То есть: бессмертие было дано жителям Луза за предательство, что, кажется, объясняет, почему все жители города, описанные в новелле, напрочь лишены чувства сострадания. Матье, как мы узнаем в конце, привел в город тот же Малах Га-Мовет (в облике Гари), и слова ангела смерти, с которых начинается новелла, звучат как реминисценция библейского текста (Ты должен исследовать этот город, тебе незнакомый; в Книге Судей: «И высматривали [слово означает, собственно: исследовать, разведывать] сыны Иосифовы Вефиль...»).
***
Итак, Матье неожиданно переносится в город - по воле ангела смерти (ангела Гари); на мгновенье поменявшись обличьем с собственным ангелом, как бы совершив рокировку: «Пока дух его только собирался удивиться, он вдруг почувствовал, что не одет и что в таком состоянии неприлично пятнает собой эту улицу. Но он чувствовал свою наготу лишь две-три секунды». (У Сведенборга, с. 179, мы читаем: «В самих же внутренних небесах ангелы наги, потому что они живут в невинности, а невинность соответствует наготе»; нагие ангелы появятся и в заключительном эпизоде романа «Это настигнет каждого», во фрагменте «Улица».)

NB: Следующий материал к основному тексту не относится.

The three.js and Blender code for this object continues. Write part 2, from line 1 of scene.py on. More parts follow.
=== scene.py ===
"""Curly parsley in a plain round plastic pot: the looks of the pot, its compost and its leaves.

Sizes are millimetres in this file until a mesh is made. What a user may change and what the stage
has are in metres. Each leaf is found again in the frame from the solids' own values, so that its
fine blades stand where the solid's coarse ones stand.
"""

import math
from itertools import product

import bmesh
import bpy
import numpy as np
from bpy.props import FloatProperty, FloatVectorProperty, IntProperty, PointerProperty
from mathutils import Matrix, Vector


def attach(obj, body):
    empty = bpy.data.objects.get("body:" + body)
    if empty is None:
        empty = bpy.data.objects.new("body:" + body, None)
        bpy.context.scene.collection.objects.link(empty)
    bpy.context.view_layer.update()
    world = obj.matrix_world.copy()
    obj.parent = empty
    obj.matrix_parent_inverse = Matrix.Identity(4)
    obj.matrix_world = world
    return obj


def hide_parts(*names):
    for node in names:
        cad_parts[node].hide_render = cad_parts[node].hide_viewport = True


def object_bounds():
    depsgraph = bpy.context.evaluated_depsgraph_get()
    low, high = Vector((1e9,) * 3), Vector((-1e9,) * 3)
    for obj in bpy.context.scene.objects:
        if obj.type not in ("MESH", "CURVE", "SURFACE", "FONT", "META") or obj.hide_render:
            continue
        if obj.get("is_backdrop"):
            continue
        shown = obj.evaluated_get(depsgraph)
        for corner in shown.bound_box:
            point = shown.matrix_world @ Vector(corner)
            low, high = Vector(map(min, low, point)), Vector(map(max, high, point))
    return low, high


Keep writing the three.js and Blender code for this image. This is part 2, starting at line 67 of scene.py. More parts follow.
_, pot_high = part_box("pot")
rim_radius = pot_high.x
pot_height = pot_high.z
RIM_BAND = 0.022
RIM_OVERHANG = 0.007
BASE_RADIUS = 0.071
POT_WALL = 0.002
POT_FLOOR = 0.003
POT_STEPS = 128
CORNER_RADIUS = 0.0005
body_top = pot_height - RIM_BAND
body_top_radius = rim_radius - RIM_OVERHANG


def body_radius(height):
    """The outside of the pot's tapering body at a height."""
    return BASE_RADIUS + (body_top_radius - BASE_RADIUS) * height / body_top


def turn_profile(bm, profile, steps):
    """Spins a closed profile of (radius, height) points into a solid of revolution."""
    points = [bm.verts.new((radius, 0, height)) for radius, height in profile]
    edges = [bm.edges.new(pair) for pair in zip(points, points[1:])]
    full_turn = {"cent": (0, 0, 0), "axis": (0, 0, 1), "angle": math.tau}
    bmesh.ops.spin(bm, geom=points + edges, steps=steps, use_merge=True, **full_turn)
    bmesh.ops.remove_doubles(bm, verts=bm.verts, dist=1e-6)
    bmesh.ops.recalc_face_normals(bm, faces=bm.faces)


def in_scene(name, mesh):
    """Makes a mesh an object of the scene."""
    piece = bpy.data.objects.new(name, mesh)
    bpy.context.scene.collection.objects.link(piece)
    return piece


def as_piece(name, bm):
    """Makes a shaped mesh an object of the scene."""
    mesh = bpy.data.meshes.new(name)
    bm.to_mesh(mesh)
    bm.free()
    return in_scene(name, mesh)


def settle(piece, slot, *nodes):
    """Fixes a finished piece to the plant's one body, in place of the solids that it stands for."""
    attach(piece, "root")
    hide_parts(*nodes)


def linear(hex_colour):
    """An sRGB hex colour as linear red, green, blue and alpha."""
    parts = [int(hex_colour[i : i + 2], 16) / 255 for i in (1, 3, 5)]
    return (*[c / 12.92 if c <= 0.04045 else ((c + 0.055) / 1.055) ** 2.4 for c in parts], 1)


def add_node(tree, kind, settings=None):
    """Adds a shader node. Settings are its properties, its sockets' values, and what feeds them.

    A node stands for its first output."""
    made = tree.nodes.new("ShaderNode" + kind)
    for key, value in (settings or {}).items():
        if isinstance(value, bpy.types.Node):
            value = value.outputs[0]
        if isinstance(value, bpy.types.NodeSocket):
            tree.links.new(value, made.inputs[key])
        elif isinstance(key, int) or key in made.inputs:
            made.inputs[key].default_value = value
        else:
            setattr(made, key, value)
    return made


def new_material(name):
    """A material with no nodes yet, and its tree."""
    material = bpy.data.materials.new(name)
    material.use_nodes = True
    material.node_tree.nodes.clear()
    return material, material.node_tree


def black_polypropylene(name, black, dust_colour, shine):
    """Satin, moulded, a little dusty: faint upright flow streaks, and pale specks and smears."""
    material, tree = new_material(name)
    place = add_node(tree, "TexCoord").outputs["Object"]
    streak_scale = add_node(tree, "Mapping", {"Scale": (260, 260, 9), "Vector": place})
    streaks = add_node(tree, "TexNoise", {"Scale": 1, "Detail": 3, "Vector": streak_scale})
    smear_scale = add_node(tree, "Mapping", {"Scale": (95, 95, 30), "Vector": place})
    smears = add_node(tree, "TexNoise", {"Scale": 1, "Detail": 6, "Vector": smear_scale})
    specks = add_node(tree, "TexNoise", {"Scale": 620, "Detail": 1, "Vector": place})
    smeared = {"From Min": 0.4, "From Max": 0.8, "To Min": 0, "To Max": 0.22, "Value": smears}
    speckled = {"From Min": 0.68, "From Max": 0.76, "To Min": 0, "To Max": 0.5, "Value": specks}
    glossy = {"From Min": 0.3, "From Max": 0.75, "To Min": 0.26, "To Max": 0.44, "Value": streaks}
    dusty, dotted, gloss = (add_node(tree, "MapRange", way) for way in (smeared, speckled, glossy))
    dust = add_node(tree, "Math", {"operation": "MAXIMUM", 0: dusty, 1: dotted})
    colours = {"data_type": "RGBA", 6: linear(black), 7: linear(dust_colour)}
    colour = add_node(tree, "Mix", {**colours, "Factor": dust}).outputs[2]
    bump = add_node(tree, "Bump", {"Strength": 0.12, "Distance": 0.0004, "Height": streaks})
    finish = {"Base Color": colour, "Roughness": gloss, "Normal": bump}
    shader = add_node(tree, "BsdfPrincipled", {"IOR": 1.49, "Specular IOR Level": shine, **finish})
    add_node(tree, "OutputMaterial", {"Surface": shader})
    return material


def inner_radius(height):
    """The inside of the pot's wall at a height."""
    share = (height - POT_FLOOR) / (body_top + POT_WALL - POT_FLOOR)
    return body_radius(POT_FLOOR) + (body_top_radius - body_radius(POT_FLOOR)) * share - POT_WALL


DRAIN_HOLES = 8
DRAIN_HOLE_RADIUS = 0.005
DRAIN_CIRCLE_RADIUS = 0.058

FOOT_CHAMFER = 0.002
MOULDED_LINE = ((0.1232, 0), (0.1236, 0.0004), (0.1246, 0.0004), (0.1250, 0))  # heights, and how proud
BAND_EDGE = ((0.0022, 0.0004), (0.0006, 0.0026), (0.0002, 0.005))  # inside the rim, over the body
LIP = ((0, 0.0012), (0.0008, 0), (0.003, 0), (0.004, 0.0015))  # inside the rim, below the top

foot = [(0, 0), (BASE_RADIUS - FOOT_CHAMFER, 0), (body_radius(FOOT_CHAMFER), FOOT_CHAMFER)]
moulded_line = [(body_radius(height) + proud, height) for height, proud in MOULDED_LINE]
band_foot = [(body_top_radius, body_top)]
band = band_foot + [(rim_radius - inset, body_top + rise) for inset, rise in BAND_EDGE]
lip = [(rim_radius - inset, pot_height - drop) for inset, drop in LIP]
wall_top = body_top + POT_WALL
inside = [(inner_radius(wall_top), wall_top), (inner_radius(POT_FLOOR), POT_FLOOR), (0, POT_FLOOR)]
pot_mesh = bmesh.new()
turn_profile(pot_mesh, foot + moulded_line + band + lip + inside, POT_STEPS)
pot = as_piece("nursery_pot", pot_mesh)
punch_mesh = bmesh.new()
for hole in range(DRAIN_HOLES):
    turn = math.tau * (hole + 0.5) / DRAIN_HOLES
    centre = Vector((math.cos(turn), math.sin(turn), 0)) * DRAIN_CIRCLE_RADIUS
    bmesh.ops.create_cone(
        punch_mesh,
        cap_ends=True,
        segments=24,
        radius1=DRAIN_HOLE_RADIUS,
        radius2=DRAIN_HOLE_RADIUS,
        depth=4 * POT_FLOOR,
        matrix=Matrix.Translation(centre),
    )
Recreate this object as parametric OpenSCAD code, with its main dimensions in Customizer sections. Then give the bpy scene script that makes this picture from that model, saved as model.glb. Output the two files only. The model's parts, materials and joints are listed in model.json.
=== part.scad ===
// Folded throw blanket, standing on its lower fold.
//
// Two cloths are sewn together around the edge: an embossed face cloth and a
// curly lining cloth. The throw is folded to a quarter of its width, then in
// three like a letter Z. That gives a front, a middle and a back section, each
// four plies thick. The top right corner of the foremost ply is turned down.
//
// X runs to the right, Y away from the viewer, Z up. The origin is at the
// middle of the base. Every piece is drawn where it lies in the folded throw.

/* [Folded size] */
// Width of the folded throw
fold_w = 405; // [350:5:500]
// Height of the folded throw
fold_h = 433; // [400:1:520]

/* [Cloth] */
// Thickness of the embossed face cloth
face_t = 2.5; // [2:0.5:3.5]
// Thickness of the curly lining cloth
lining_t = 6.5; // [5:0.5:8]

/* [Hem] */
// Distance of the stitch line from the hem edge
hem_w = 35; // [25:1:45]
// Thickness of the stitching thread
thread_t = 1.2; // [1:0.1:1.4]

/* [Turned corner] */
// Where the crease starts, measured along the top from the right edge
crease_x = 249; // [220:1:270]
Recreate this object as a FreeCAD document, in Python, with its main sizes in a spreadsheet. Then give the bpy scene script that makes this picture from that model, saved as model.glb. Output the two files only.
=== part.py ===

Первым важным этапом на пути Матье становится посещение им дома Эльвиры (имя это происходит от готского имени Альвара: Всеохраняющая или Всепретерпевающая). Кем бы ни были Эльвира и Франц по прозвищу Ослик (мое недоказуемое предположение: это какие-то маски Франциска Ассизского, называвшего свое тело «ослом», и Эльвиры из оперы Моцарта «Дон Жуан», как олицетворения прощающей любви), ясно, что оба они - проекции сознания самого Матье, а с другой стороны - проводящие над ним «дознание» духи. Что главный урок, который они ему преподают, - различие между видимостью и сутью, осознание существования вечного; и что пугает Матье, отталкивает от них именно их связь с вечностью, то есть со смертью. («Всякая видимость приятно позлащена, все сущее черно, ибо претерпевает боль», говорится в «Перрудье», с. 715. И, в сне Хайна: «дороги в бесконечности всегда черные, не озаренные светом».)